According to the report, another issue with the county’s financial statements arose when the fiscal court “did not establish adequate controls over the Justice Center Corporation Fund,” resulting in an understatement of debt totaling approximately $4,385,000 due to the omission of debt obligations for the Johnson County Justice Center Bonds.

“The former treasurer was unaware she had to prepare a financial statement for the Justice Center Corporation Fund and said she sent the debt schedule to the Department for Local Government when submitting the fourth quarter report, but DLG had no record of it being submitted,” the report said. “By not preparing an annual financial statement, the fiscal court is not aware of the transactions that are occurring relating to the receipts and disbursements of the unbudgeted funds. This could result in undetected fraud, errors, and misstatements. Also, not presenting all debt that the county has outstanding does not give users of the county’s financial information a true picture of the county’s financial well-being. The fiscal court is financially accountable and legally obligated for the Justice Center Corporation Fund.”

According to the report, the former treasurer made errors in other accounts, including the general fund, in which the former treasurer posted sheriff’s excess fees in the real property account in the amount of approximately $246,000 and various incorrect postings in the reimbursement account totaling approximately $221,000, in addition to the aforementioned funds from the road fund and Justice Center Corporation Fund.

The report said this presents an issue because it causes discrepancies in the amounts that are reported to the fiscal court when preparing a budget and can lead to over-expenditures on budgets.

“Bank reconciliations provided for the audit included inaccurate balances because they did not include all necessary information. Inaccuracies included incorrect beginning balances, voided outstanding checks included on outstanding check listings, and actual outstanding checks omitted from the list,” the report said. “The former county treasurer did not properly prepare an annual statement in accordance with  KRS  424.220  nor  was  a  settlement  presented  to  the  fiscal  court  for  approval  as  required by KRS 68.020(5) and 68.030. The settlement presented to auditors was a list of bank account balances only.

“The  fiscal  court  did  not  have  controls  in  place  to  establish  appropriate  oversight  of  the  former  county treasurer’s activities. The fiscal court did not have procedures in place to detect the material misclassifications and errors made by the former treasurer. The former treasurer appeared to not understand how to record these transactions. As a result, these misclassifications and failure to have a properly prepared treasurer’s settlement could  impact  the  fiscal  court’s  ability  to  make  sound  financial  decisions  during  the  course  of  a  fiscal year. KRS 68.210 gives the state local finance officer the authority to prescribe a uniform system  of  accounts,” the report continued. “The  County  Budget  Preparation  and  State  Local  Finance  Officer  Policy  Manual lists the duties of the county treasurer based on KRS 68.020, 68.300, and 68.360(1).

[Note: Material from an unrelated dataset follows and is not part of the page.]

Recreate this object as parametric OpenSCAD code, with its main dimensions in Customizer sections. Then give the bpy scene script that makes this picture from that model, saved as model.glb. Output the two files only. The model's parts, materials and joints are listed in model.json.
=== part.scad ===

This manual  requires  the  county  treasurer  to  maintain  the  financial  records,  to  receive  and  disburse  money,  to  invest  funds,  to  prepare  monthly  bank  reconciliations,  to  prepare  financial  reports  monthly, and to settle accounts within 30 days after the close of each fiscal year. We recommend the fiscal court ensure there are proper training procedures for the financial staff and implement oversight  and  review  procedures  to  ensure  financial  transactions  are  recorded,  reconciled,  and  reported properly.”

According to the report, the former treasurer “appeared to not understand how to record these transactions,” and did not have proper oversight by the fiscal court, nor a policy in place to detect the “material misclassifications and errors made by the former treasurer.”

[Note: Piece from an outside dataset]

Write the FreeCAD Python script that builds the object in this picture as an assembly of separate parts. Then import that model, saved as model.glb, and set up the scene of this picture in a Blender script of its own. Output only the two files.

One more error was reported, in that the monthly revolving payroll account had a cash surplus of $133,798 and was not properly zeroed out, creating a risk of funds remaining in that account that actually belong, in fact, to other funds, according to the report.

“As a result, the  overpayments from other funds of the county to the payroll revolving account have accumulated over the years and caused the other funds to have reduced cash resources available for the needs of the county,” the report said.

Harmon’s recommendations included that the fiscal court establish a system for reconciling this account and return the surplus to the appropriate funds, a recommendation with which McKenzie said he concurred and had taken steps to implement.

The report is available in full detail at,, and the Johnson County Fiscal Court meets on the second Monday of each month at 4:30 p.m. in the Johnson County Fiscal Courtroom on Court Street. All meetings are open to the public.